Born in Lautertal, Michael Kauer has a full-time job at the Frankfurt Zoological Society in succession of Bernhard Grzimek: What had once started with “Serengeti Shall Not Die”, the most famous of all eco initiatives, has now turned into a total of around 30 projects in 18 countries and with 300 staff members. This brings to mind the idea of wishing Michael Kauer all the best for adventurous business trips to exotic parts of the world. Which directly leads to one of the topics that the passionate Geopark ranger is an expert at: continents and their movement. If, on a tour with him up the Rhine Rift Valley, you seem to think that you know something and want to prove it by saying out loud: “I know it!”, you will soon retreat modestly into the background. There are no simple explanations here!

This is why today more than 30 voluntary rangers reveal the countless secrets of the Naturepark Bergstrasse-Odenwald that was founded in 1960 as one of the first nature parks in Germany. Its unique landscape possessing nature and geology that are well worth discovering and being protected, unfolds on a terrain that measures over 3,500 square kilometres between the rivers Rhine, Main and Neckar.

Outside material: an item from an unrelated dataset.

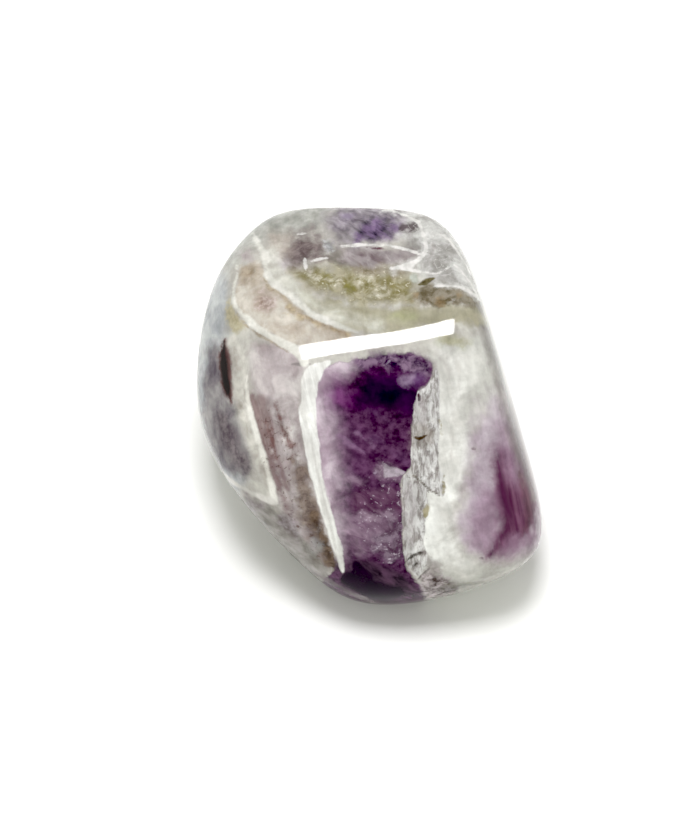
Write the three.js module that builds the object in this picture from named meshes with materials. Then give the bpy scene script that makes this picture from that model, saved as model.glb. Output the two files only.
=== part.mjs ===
// A tumbled amethyst: one pebble of banded quartz, worn to soft faces and polished all over.
// Millimetres, +Z up. The stone lies on the flattest of its hidden faces.
import * as THREE from 'three';
import { mergeVertices } from 'three/addons/utils/BufferGeometryUtils.js';

// The stone's own frame has x across it, y along it and z out of its broad front face.
// The stone lies tipped up by this angle, so that the front face looks up and forward.
const TIP = THREE.MathUtils.degToRad(30);

// How crisply two worn faces meet. A low number gives an egg, a high one a cut gem.
const CRISPNESS = 14;

// The seat is the flat that the stone rests on. Wear takes this much off its lowest point.
const SEAT_WEAR = 0.25;
// The seat's rim is rounded over this height on each side of its plane.
const SEAT_RIM = 0.12;

// Rows of triangles along each edge of the starting icosahedron.
const FINENESS = 17;

const CRYSTAL_COLOUR = 0x9b86a0;
const POLISH_ROUGHNESS = 0.12;

// Where the seat looks in the own frame: straight down once the stone is tipped.
const SEAT = { around: 270, rise: -60 };

// The worn faces. around is the angle in the xy plane from +x, rise is the angle from that
// plane toward +z, both in degrees, and reach is the distance from the stone's middle to the
// plane of the face. Together they make a rounded solid that leans out at its lower right.
const WORN_FACES = [
  // Narrow side faces, which make the outline
  { name: 'right side', around: 16, rise: 4, reach: 10.4 },
  { name: 'upper right shoulder', around: 43, rise: 4, reach: 13.8 },
  { name: 'top end', around: 90, rise: 0, reach: 15.8 },
  { name: 'upper left shoulder', around: 135, rise: 4, reach: 16.0 },
  { name: 'upper left side', around: 164, rise: 4, reach: 14.7 },
  { name: 'left side', around: 184, rise: 2, reach: 13.5 },
  { name: 'lower left side', around: 206, rise: 4, reach: 12.8 },
  { name: 'lower left slope', around: 225, rise: 0, reach: 12.2 },
  { name: 'bottom end', around: 267, rise: 3, reach: 15.3 },
  { name: 'bottom right', around: 291, rise: 2, reach: 15.9 },
  { name: 'lower right corner', around: 328, rise: 0, reach: 17.4 },
  // Broad faces that look up
  { name: 'front, upper part', around: 300, rise: 87, reach: 9.2 },
  { name: 'front, lower part', around: 285, rise: 76, reach: 9.9 },
  { name: 'crown', around: 98, rise: 52, reach: 10.6 },
  { name: 'left flank', around: 178, rise: 38, reach: 11.9 },
  { name: 'lower left flank', around: 235, rise: 45, reach: 11.8 },
  { name: 'foot', around: 272, rise: 45, reach: 13.4 },
  { name: 'right flank', around: 5, rise: 42, reach: 11.9 },
  // Faces on the underside
  { name: 'seat', around: SEAT.around, rise: SEAT.rise, reach: 9.3 },
  { name: 'back', around: 80, rise: -40, reach: 11.6 },
  { name: 'back left', around: 160, rise: -40, reach: 11.6 },
  { name: 'back right', around: 15, rise: -40, reach: 11.0 },
  { name: 'back lower left', around: 225, rise: -35, reach: 11.4 },
  { name: 'back lower right', around: 320, rise: -35, reach: 14.0 },
];

// Broad shallow hollows left by tumbling. spread is the angle, seen from the stone's middle,
// over which a hollow fades. A negative depth is a swelling.
const HOLLOWS = [
  { name: 'crown hollow', around: 80, rise: 40, spread: 13, depth: 0.15 },
  { name: 'left flank hollow', around: 192, rise: 34, spread: 11, depth: 0.18 },
  { name: 'lower flank hollow', around: 238, rise: 38, spread: 11, depth: 0.15 },
  { name: 'right flank hollow', around: 355, rise: 22, spread: 13, depth: 0.12 },
  { name: 'back hollow', around: 85, rise: -28, spread: 15, depth: 0.3 },
  { name: 'back left hollow', around: 170, rise: -28, spread: 14, depth: 0.25 },
  { name: 'back right swelling', around: 28, rise: -28, spread: 14, depth: -0.2 },
  { name: 'back corner hollow', around: 322, rise: -25, spread: 12, depth: 0.2 },
];

// The unit vector at an angle around the stone and a rise toward its front face.
function directionOf({ around, rise }) {
  const polar = THREE.MathUtils.degToRad(90 - rise);
  const turn = THREE.MathUtils.degToRad(around);
  return new THREE.Vector3(
    Math.sin(polar) * Math.cos(turn),
    Math.sin(polar) * Math.sin(turn),
    Math.cos(polar),
  );
}

const faces = WORN_FACES.map((face) => ({ outward: directionOf(face), reach: face.reach }));
const hollows = HOLLOWS.map((hollow) => ({ ...hollow, centre: directionOf(hollow) }));

// The distance from the stone's middle to its worn surface. With an endless crispness the
// nearest face plane would count alone; a finite one lets neighbouring planes round each other.
function wornRadius(direction) {
  let sum = 0;
  for (const face of faces) {
    const closeness = Math.max(0, direction.dot(face.outward)) / face.reach;
    sum += closeness ** CRISPNESS;
  }
  return sum ** (-1 / CRISPNESS);
}

// How far the hollows draw the surface in along a direction.
function hollowDepth(direction) {
  let depth = 0;
  for (const hollow of hollows) {
    const away = THREE.MathUtils.radToDeg(direction.angleTo(hollow.centre));
    depth += hollow.depth * Math.exp(-((away / hollow.spread) ** 2));
  }
  return depth;
}

// A height above the seat's plane is brought down to the plane, with a rounded rim.
function seatHeight(height) {
  if (height <= -SEAT_RIM) {
    return height;
  }
  if (height >= SEAT_RIM) {
    return 0;
  }
  return -((SEAT_RIM - height) ** 2) / (4 * SEAT_RIM);
}

// One closed skin: a sphere of triangles, each corner drawn out to the worn surface.
function stoneGeometry() {
  const sphere = new THREE.IcosahedronGeometry(1, FINENESS);
  sphere.deleteAttribute('normal');
  sphere.deleteAttribute('uv');
  const skin = mergeVertices(sphere);
  const corners = skin.getAttribute('position');
  const down = directionOf(SEAT);
  const point = new THREE.Vector3();
  let lowest = 0;
  for (let i = 0; i < corners.count; i += 1) {
    point.fromBufferAttribute(corners, i).normalize();
    point.multiplyScalar(wornRadius(point) - hollowDepth(point));
    corners.setXYZ(i, point.x, point.y, point.z);
    lowest = Math.max(lowest, point.dot(down));
  }
  const seatPlane = lowest - SEAT_WEAR;
  for (let i = 0; i < corners.count; i += 1) {
    point.fromBufferAttribute(corners, i);
    const height = point.dot(down) - seatPlane;
    point.addScaledVector(down, seatHeight(height) - height);
    corners.setXYZ(i, point.x, point.y, point.z);
  }
  skin.computeVertexNormals();
  return skin;
}

const crystal = new THREE.MeshStandardMaterial({
  color: CRYSTAL_COLOUR,
  roughness: POLISH_ROUGHNESS,
  metalness: 0,
});

const stone = new THREE.Mesh(stoneGeometry(), crystal);
stone.name = 'tumbled_amethyst';
stone.rotation.x = TIP;

// The origin is under the middle of the stone, on the surface that it lies on.
const extent = new THREE.Box3().setFromObject(stone, true);
const middle = extent.getCenter(new THREE.Vector3());
stone.position.set(-middle.x, -middle.y, -extent.min.z);

const specimen = new THREE.Group();
specimen.add(stone);

export default specimen;
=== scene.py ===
"""Tumbled amethyst: a polished pebble of banded quartz on a pale studio floor.

The stone's own frame, in millimetres, has x across the stone, y along it and z out of its
broad front face. The stone lies tipped up, so that this face looks up and forward. Bands,
crystal and cracks are drawn in that frame as seen square on to the face.
"""

import logging
import math
from collections.abc import Callable
from dataclasses import dataclass
from enum import Enum
from typing import ClassVar

import bpy
import numpy as np
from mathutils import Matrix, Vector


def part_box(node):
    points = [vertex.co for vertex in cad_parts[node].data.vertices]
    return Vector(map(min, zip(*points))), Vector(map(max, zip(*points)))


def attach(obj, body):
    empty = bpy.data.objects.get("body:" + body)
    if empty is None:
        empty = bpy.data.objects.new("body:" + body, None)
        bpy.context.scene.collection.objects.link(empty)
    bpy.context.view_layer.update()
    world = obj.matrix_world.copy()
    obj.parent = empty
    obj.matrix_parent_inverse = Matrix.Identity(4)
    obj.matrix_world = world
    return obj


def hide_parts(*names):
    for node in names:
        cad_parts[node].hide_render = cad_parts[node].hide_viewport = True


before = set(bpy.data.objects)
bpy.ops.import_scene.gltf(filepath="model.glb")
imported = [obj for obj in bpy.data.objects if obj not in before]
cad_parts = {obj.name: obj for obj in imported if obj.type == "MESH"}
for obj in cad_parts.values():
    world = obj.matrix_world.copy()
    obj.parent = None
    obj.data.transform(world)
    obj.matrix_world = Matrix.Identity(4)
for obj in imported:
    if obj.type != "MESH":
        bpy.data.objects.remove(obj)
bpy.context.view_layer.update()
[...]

“The first thing that the children notice is: how well Africa and South America fit together.”

Michael Kauer was trained as a ranger back in 2004 when the nature park was designated Global Geopark at its membership of the global network of Geoparks. Ever since, he has explained to anybody who is interested all about continental drift and what was going on here in the Rhine-Neckar Metropolitan Region over the past 340 million years or so. And then you learn that “here” wasn’t actually “here” at all: the southern Hesse part of the region used to cruise around somewhere south of the equator then. Fossils and minerals provide solid proof for this.

Michael Kauer makes these phenomena clear in a very simple way especially for school classes. He has an ingenious continent plywood jigsaw puzzle handy – to piece together the supercontinent Pangaea from the current situation on earth. “The first thing that the children notice is: how well Africa and South America fit together.” They quickly pull India out of southern Asia and push it round a corner like a Matchbox car – they fit! “It works best when I place two dinosaurs on two continents that are divided by seas and then ask them: How is it possible that the same animals appear both here and there?” The ranger vividly illustrates the folding processes of the Rheinisches Schiefergebirge (Rhenish Massif) by putting his hand on a skin area and pushing it together. The mountain range is an ocean floor left-over, by the way. Got it? Once, seas splashed on the edges of the Odenwald and then they vanished over the course of millions of years. One of them was swallowed and the other one got pushed upwards.

Today, you can learn about all this in guided tours through the Geopark or along Geo pathways or at Geo spots on cycle and mountain bike routes.

Additionally, places with an outstanding geological, historical or natural feature are now equipped with Geopark gateways, information points and environmental education spots with exhibitions about on-site subjects.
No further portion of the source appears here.